La réglementation et les opérations de fusion-acquisition pourraient également être des soutiens ?

Des mesures antidumping sont en préparation, singulièrement dans un secteur comme l’acier. Leur mise en œuvre pourrait être salutaire pour les valeurs cycliques et donc les valeurs décotées.
Les opérations de fusion-acquisition peuvent clairement être un catalyseur. Nous avons pour notre part, de nombreuses valeurs dans nos portefeuilles qui font l’objet ou qui sont susceptibles de faire l’objet d’une opération de fusion-acquisition.

Il est admis que le rallye des valeurs « value » pourrait se faire violemment. Qu’en pensez-vous ?

Cela me parait tout à fait plausible. C’est ainsi que nous avons pu constater récemment certaines valeurs cycliques sensiblement monter à la suite de bonnes nouvelles, ou de nouvelles moins mauvaises que prévu. Cela a été le cas de plusieurs valeurs bancaires, ou encore de valeurs automobiles. Ainsi l’équipementier finlandais Outotec a été en mesure de récupérer 17% de sa valeur en l’espace de deux séances.

Comment expliquez-vous cette aptitude pour les titres « value» à se ressaisir violemment ?

Plusieurs facteurs l’expliquent : le poids colossal qu’ont pris les ETF sectoriels, le massif positionnement vendeur des investisseurs courtermistes, comme les hedge funds, ou encore l’exposition de gérants non naturels, comme les gérants obligataires sur des titres value pour obtenir plus de rendement

De quelle manière étiez-vous positionnés sur la gestion value tout au long de cette année ?

Nous étions entièrement investis dans notre portefeuille. Nous avons le choix de ne pas détenir une poche exclusivement faite de liquidité. Nous avons eu un important biais sur les banques valorisées globalement 0,5 fois la book value. La majeure partie des mauvaises nouvelles intégrées nous parait avoir été intégrée par le marché. Un simple retour à 0,9 fois la book value justifie une position constructive sur les banques.

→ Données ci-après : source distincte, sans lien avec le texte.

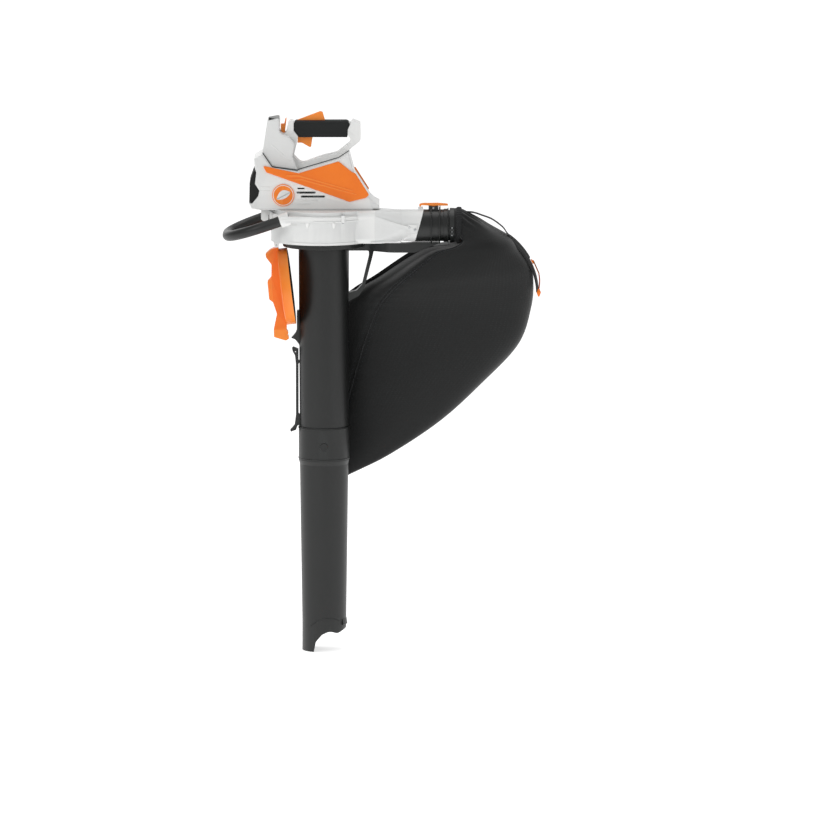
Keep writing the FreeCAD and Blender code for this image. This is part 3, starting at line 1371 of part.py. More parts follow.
def bag_trim():
    """Carry strap on top of the neck, zip slider with its pull, cord and end piece."""
    node("carry_strap", band_along("carry_strap", [
        (23, 31), (34, 28.5), (55, 22.5), (79, 12.5), (102, -5), (114, -21),
    ], 20, 1.6, 8))
    arc = value(D.tooth_radius)
    angle = math.radians(ZIP_START)
    out = Vector(math.cos(angle), -ZIP_LEAN * math.sin(angle), math.sin(angle))
    along = Vector(math.sin(angle), ZIP_LEAN * math.cos(angle), -math.cos(angle))
    place = BAG_NECK + Vector(*ZIP_CENTRE) + out * arc
    turn = Rotation(out, Vector(0, 1, 0), -along, "ZXY")
    slider = fused("slider_parts", block("slider_plate", -4, -5, 0, 8, 10, 3), block("slider_bail", -1.2, -3, 3, 2.4, 6, 3))
    slider.Placement = Placement(place, turn)
    node("zip_slider", slider)
    eye = place + out * 4.6
    node("zip_tab", feature("zip_tab", pull_piece(eye + Vector(1.2, 0, -3), eye + Vector(12, 0, -27), 2.6, 8)))
    low = eye + Vector(12, 0, -27)
    node("zip_cord", feature("zip_cord", cord_tube([low + Vector(0, 0, -0.2)] + [low + Vector(*step) for step in CORD])))
    end = low + Vector(*CORD[-1])
    node("zip_end", feature("zip_end", Part.makeCone(5.0, 2.2, 5, end + Vector(0, 0, -5.4)).fuse(
        Part.makeCone(1.6, 5.0, 11, end + Vector(0, 0, -16.4)))))
    return end


# The zip runs on an arc about this point, in a plane that leans ZIP_LEAN along Y per unit of Z.
ZIP_CENTRE = (21, 42, -159)
ZIP_START = 26
ZIP_LEAN = 0.2
CORD = [(1.5, 0, -9), (2.2, 0, -19), (1.2, 0, -29), (0, 0, -38)]


def pull_piece(start, stop, thick, wide):
    """A flat tab between two points."""
    along = stop - start
    piece = Part.makeBox(thick, wide, along.Length, Vector(-thick / 2, -wide / 2, 0))
    piece.Placement = Placement(start, Rotation(Vector(0, 0, 1), along))
    return piece


def cord_tube(points):
    """A round cord along runs joined by arcs of 0.45 of the shorter run."""
    edges = []
    last = points[0]
    for before, here, after in zip(points, points[1:], points[2:]):
        back = (before - here).normalize()
        ahead = (after - here).normalize()
        reach = 0.45 * min((here - before).Length, (after - here).Length)
        first, second = here + back * reach, here + ahead * reach
        half = back.getAngle(ahead) / 2
        centre = here + (back + ahead).normalize() * (reach / math.cos(half))
        middle = centre + (here - centre).normalize() * (reach * math.tan(half))
        edges.append(Part.LineSegment(last, first).toShape())
        edges.append(Part.Arc(first, middle, second).toShape())
        last = second
    edges.append(Part.LineSegment(last, points[-1]).toShape())
    path = Part.Wire(edges)
    direction = (points[1] - points[0]).normalize()
    start = Part.Wire([Part.Edge(Part.Circle(points[0], direction, value(D.cord_radius)))])
    return path.makePipeShell([start], True, True)


# ---------------------------------------------------------------- build, check and write

def build():
    lower_tube()
    upper_tube()
    lock_button()
    strap_cleat()
    bag_carrier_arm()
    fan_housing()
    discharge_duct()
    inlet_seal()
    motor()
    fan()
    housing_shell("motor_housing_left", True)
    housing_shell("motor_housing_right", False)
    side_panel("side_panel_left", -1)
    side_panel("side_panel_right", 1)
    badge("badge_left", -1)
    badge("badge_right", 1)
    front_bumper()
    electronics()
    handle_shell("handle_shell_left", True)
    handle_shell("handle_shell_right", False)
    handle_seal()
    grip_sleeve()
    controls()
    loop_handle()
    intake_cover()
    connector_sleeve()
    latch_lever()
    clamp_ring()
    bag()
    bag_trim()
    shank = value(D.shell_half) + 40
    screw_group("housing_screws", [(x, -40, ROOF + up) for x, up in BOSSES], "Y", 0,
                shank - 3.5 - 3, value(SCREW_HEAD), 3, Vector(0, 1, 0))
    spots = [(x, y, JOINT - D.rim_half - 2) for x, y in rim_spots()]
    screw_group("fan_housing_screws", spots, "Z", 0, value(D.rim_half) * 2 + 4, 3.4, 2.4, Vector(0, 0, 1))


def check_and_write():
    doc.recompute()
    failed = [f"{thing.Name} ({thing.Label})" for thing in doc.Objects
              if "Invalid" in thing.State or "Error" in thing.State]
    failed += [f"{label} has no valid solid" for label, thing in nodes.items()
               if thing.Shape.isNull() or not thing.Shape.isValid() or thing.Shape.Volume <= 0]
    if failed:
        raise RuntimeError("; ".join(failed))
    os.makedirs("parts", exist_ok=True)
    for label, thing in nodes.items():
        shape = thing.Shape
        shape.exportStep(f"parts/{label}.step")
        print(f"{label}: {len(shape.Solids)} solid(s), {shape.Volume / 1000:.1f} cm3")
    print(len(nodes), "nodes")


build()
check_and_write()
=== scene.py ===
"""Leaf vacuum mulcher: finishes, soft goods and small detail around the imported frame.

Lengths in this file are millimetres and angles are degrees; a mesh is scaled to metres as it is made.
X runs towards the bag, Y away from the viewer and Z up, from the middle of the suction mouth.
"""

import json
import logging
from dataclasses import dataclass, field
from enum import Enum
from typing import Any, Mapping, Optional, Sequence

import bpy
import numpy as np
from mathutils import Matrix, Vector


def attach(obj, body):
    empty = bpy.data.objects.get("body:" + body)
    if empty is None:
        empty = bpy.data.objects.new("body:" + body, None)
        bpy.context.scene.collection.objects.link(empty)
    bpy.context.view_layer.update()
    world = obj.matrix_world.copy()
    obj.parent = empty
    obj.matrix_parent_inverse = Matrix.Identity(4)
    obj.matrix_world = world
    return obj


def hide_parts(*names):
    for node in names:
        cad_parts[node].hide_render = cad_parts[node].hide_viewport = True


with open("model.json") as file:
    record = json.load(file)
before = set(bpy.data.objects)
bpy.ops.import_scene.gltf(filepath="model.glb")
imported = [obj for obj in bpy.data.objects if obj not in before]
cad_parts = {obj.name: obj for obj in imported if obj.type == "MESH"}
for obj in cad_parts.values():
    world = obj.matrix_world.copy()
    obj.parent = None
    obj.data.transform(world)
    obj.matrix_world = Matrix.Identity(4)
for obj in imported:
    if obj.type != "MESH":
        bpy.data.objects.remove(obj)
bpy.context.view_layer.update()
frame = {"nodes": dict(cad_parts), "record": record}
log = logging.getLogger("leaf_vacuum")

MM = 0.001
SMOOTH_ANGLE = 38.0


class Body(Enum):
    """The rigid bodies of the frame that visual pieces ride on."""

    CASING = "casing"
    COVER = "cover"
    NOZZLE = "nozzle"
    BUTTON = "button"
    TRIGGER = "trigger"
    LOCKOUT = "lockout"
    BATTERY_LATCH = "battery_latch"
    BAG = "bag_unit"
    LATCH = "latch"
    ZIP = "zip"
    ZIP_PULL = "zip_pull"


# ------------------------------------------------------------------ finishes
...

Peut-on s’attendre à ce que la volatilité exacerbée qui caractérise actuellement les marchés et qui a vocation à persister pourrait amener des valeurs défensives ou de croissance à devenir des valeurs décotées ?

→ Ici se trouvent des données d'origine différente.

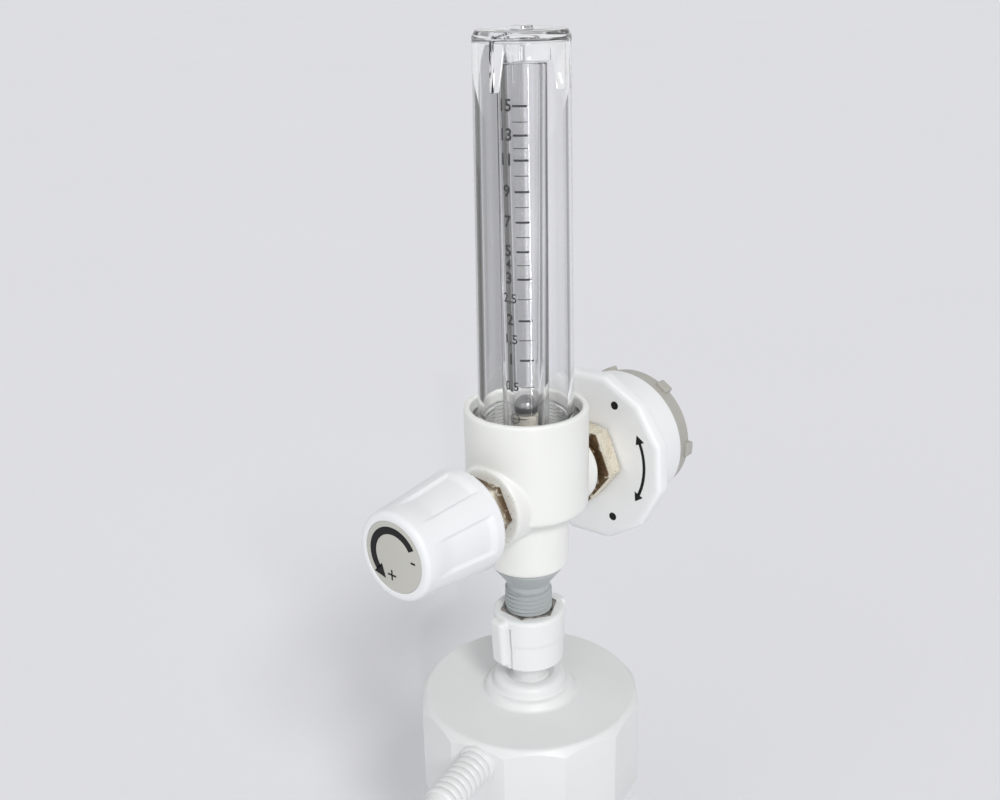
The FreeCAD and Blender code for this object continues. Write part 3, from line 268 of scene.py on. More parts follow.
class Finish:
    """One material with its shader, ready for layers of detail."""

    def __init__(self, name, **sockets):
        self.material = bpy.data.materials.new(name)
        self.material.use_nodes = True
        self.tree = self.material.node_tree
        self.shader = self.tree.nodes["Principled BSDF"]
        self.place = self.tree.nodes.new("ShaderNodeTexCoord")
        self.relief = None
        for key, value in sockets.items():
            self.shader.inputs[key.replace("_", " ")].default_value = value

    def node(self, kind, **settings):
        made = self.tree.nodes.new(kind)
        for key, value in settings.items():
            setattr(made, key, value)
        return made

    def link(self, start, end):
        self.tree.links.new(start, end)

    def grain(self, size, detail=3.0, stretch=(1, 1, 1)):
        """Noise whose blobs are about size millimetres across."""
        mapping = self.node("ShaderNodeMapping")
        mapping.inputs["Scale"].default_value = stretch
        self.link(self.place.outputs["Object"], mapping.inputs["Vector"])
        noise = self.node("ShaderNodeTexNoise")
        noise.inputs["Scale"].default_value = 1 / (size * MM)
        noise.inputs["Detail"].default_value = detail
        self.link(mapping.outputs["Vector"], noise.inputs["Vector"])
        return noise.outputs["Fac"]

    def band(self, source, start, end, first=0.0, last=1.0):
        """Map a value's range on to another, held at both ends."""
        change = self.node("ShaderNodeMapRange", interpolation_type="SMOOTHSTEP")
        change.inputs["From Min"].default_value = start
        change.inputs["From Max"].default_value = end
        change.inputs["To Min"].default_value = first
        change.inputs["To Max"].default_value = last
        self.link(source, change.inputs["Value"])
        return change.outputs["Result"]

    def times(self, first, second, operation="MULTIPLY"):
        node = self.node("ShaderNodeMath", operation=operation)
        for socket, value in zip(node.inputs, (first, second)):
            if isinstance(value, (int, float)):
                socket.default_value = value
            else:
                self.link(value, socket)
        return node.outputs["Value"]

    def along(self, letter):
        """The object coordinate along one axis, in metres."""
        split = self.node("ShaderNodeSeparateXYZ")
        self.link(self.place.outputs["Object"], split.inputs["Vector"])
        return split.outputs[letter]

    def colours(self, factor, first, second, below=None):
        """Mix two colours by a factor; below is an earlier mix that takes the first's place."""
        mix = self.node("ShaderNodeMix", data_type="RGBA")
        self.link(factor, mix.inputs["Factor"])
        if below is None:
            mix.inputs[6].default_value = tone(first)
        else:
            self.link(below, mix.inputs[6])
        mix.inputs[7].default_value = tone(second)
        self.link(mix.outputs[2], self.shader.inputs["Base Color"])
        return mix.outputs[2]

    def gloss(self, factor, first, second):
        self.link(self.band(factor, 0.3, 0.7, first, second), self.shader.inputs["Roughness"])

    def raise_by(self, height, depth, strength=1.0):
        """Relief of a depth in millimetres, laid over any relief before it."""
        bump = self.node("ShaderNodeBump")
        bump.inputs["Strength"].default_value = strength
        bump.inputs["Distance"].default_value = depth * MM
        self.link(height, bump.inputs["Height"])
        if self.relief is not None:
            self.link(self.relief, bump.inputs["Normal"])
        self.relief = bump.outputs["Normal"]
        self.link(self.relief, self.shader.inputs["Normal"])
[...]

C’est concevable. Ce fut le cas cette année avec Beiersdorf, Allianz, Smith & Nephew, Pernod Ricard.

Dans le cas d’un déclenchement d’un mouvement haussier sur les valeurs décotées. Quelles seront celles qui renferment le potentiel le plus élevé de performance ?

Le secteur des matières premières constitue un bon gisement : le cas d’Arcelor est un bon exemple. Malgré le grand chahut sur le titre, nous avons décidé de le conserver en portefeuille, estimant qu’Arcelor jouissait d’un certain leadership, d’un marché mature, d’actifs rentables et d’économies de coûts conséquentes. Quand bien même nous avons pu commettre, de prime abord, une erreur de timing, nous avons gardé la valeur pour ne pas risquer de prendre une porte de saloon.

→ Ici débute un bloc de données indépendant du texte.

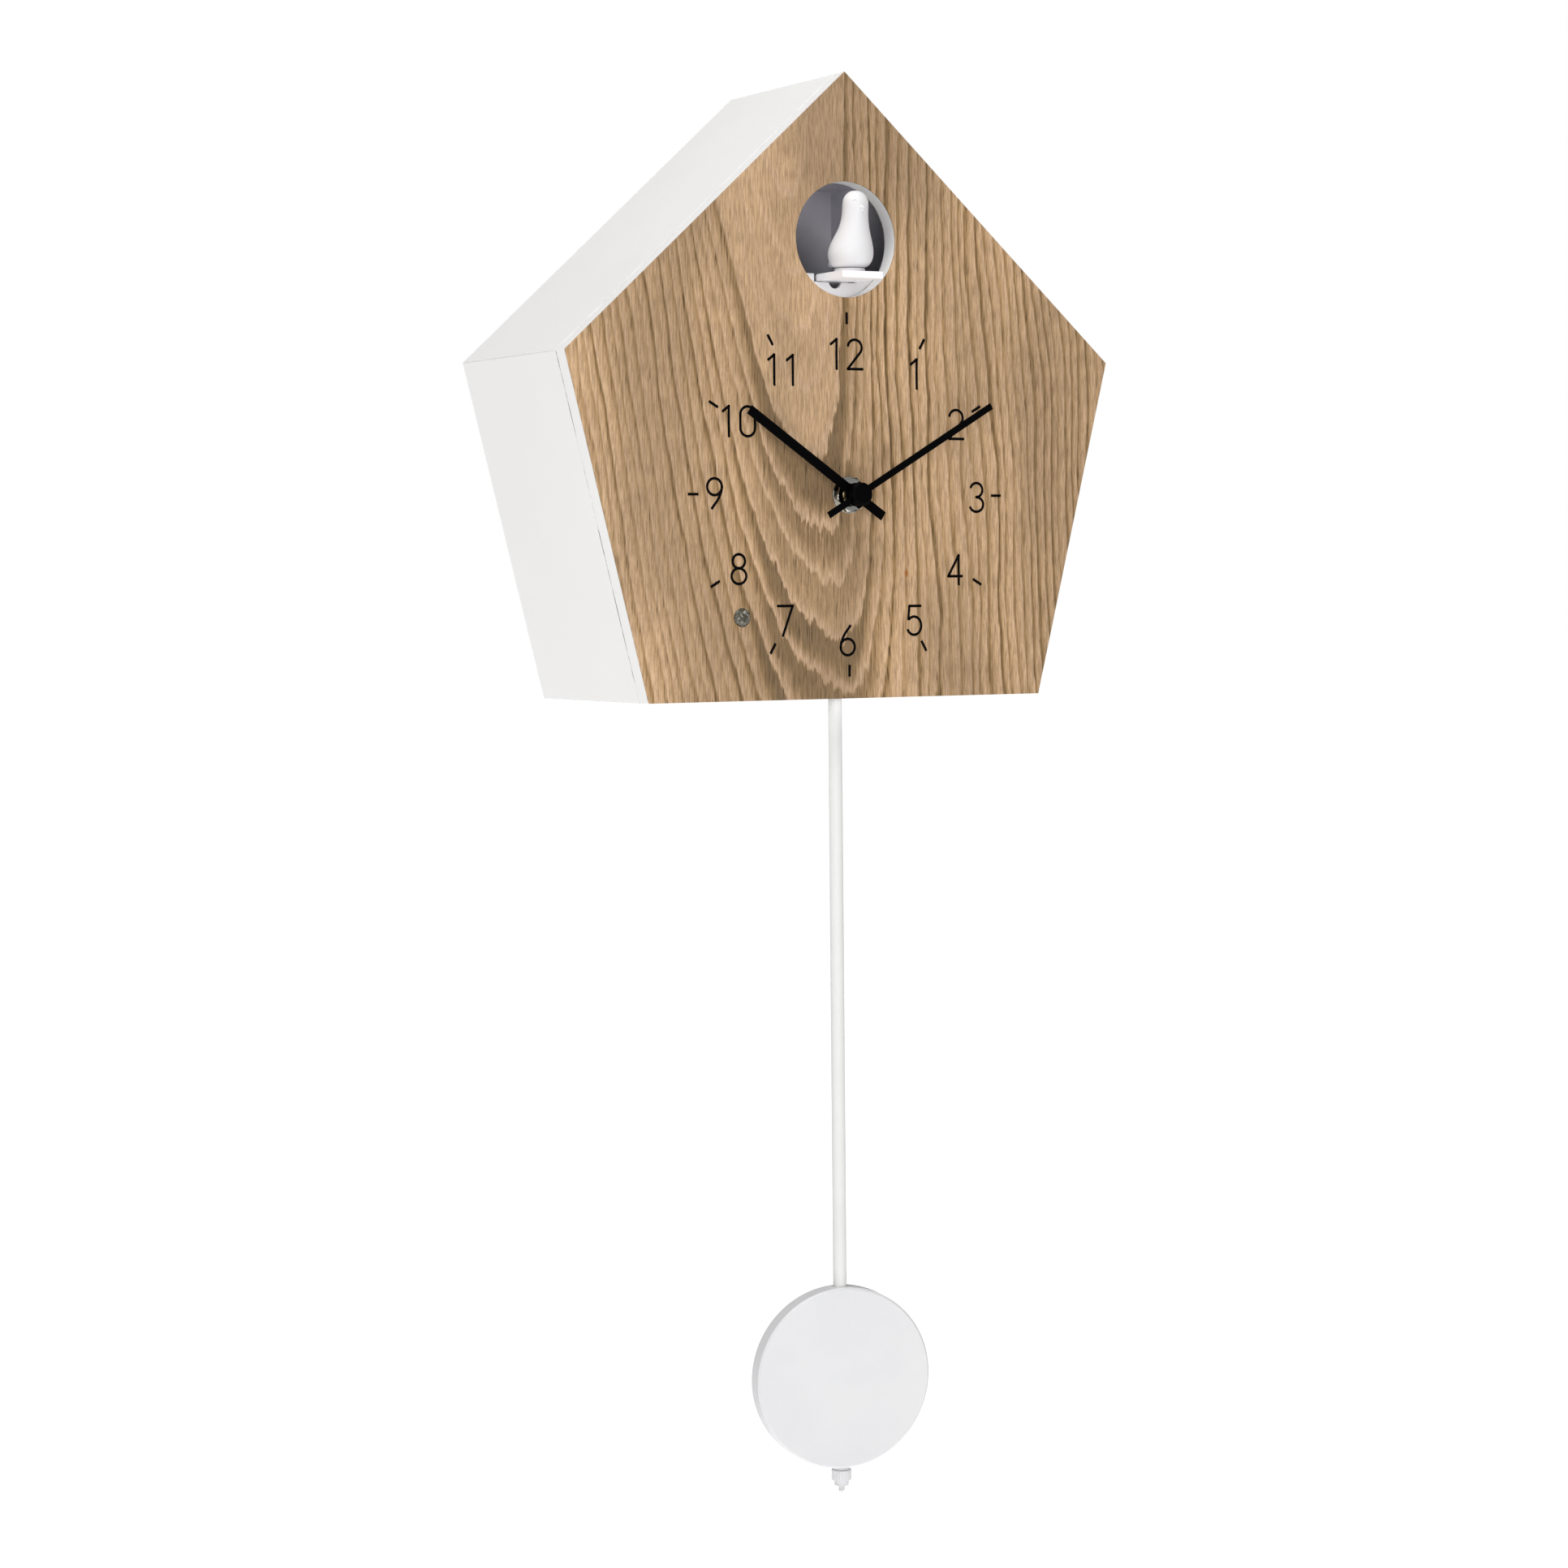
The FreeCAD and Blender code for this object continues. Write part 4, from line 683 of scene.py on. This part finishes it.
def makeBird():
    low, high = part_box("bird")
    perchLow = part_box("bird_platform")[0]
    centreY = perchLow[1] + 9.9 * mm
    base = low[2]
    rows = bird["rows"]
    deselect()
    bpy.ops.mesh.primitive_circle_add(vertices=bird["sides"], radius=rows[0][1] * mm, fill_type="NGON",
                                      location=(0, centreY - rows[0][2] * mm, base))
    body = bpy.context.object
    bpy.ops.object.transform_apply(location=True, rotation=True, scale=True)
    bpy.ops.object.mode_set(mode="EDIT")
    bpy.ops.mesh.select_all(action="SELECT")
    for before, after in zip(rows, rows[1:]):
        step = (0, (before[2] - after[2]) * mm, (after[0] - before[0]) * mm)
        bpy.ops.mesh.extrude_region_move(TRANSFORM_OT_translate={"value": step})
        share = after[1] / before[1]
        bpy.ops.transform.resize(value=(share, share, 1),
                                 center_override=(0, centreY - after[2] * mm, base + after[0] * mm))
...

D’aucuns craignent que la gestion value ne puisse pas retrouver ses couleurs en raison du nouveau monde dans lequel on serait rentré, emprunt d’une déflation et d’une stagnation séculaire. Qu’en pensez-vous ?

Il est vrai que la thèse du retour à la valeur moyenne ne fonctionne pas en période de déflation et de récession. Néanmoins, tel ne constitue pas du tout notre scénario central.

Pourriez-vous nous citer des noms de titres « value » qui méritent leur décote et qui ont vocation à rester durablement décotées ?

Alstom, CGG, Philipps, Thyssenkrupp, EDF.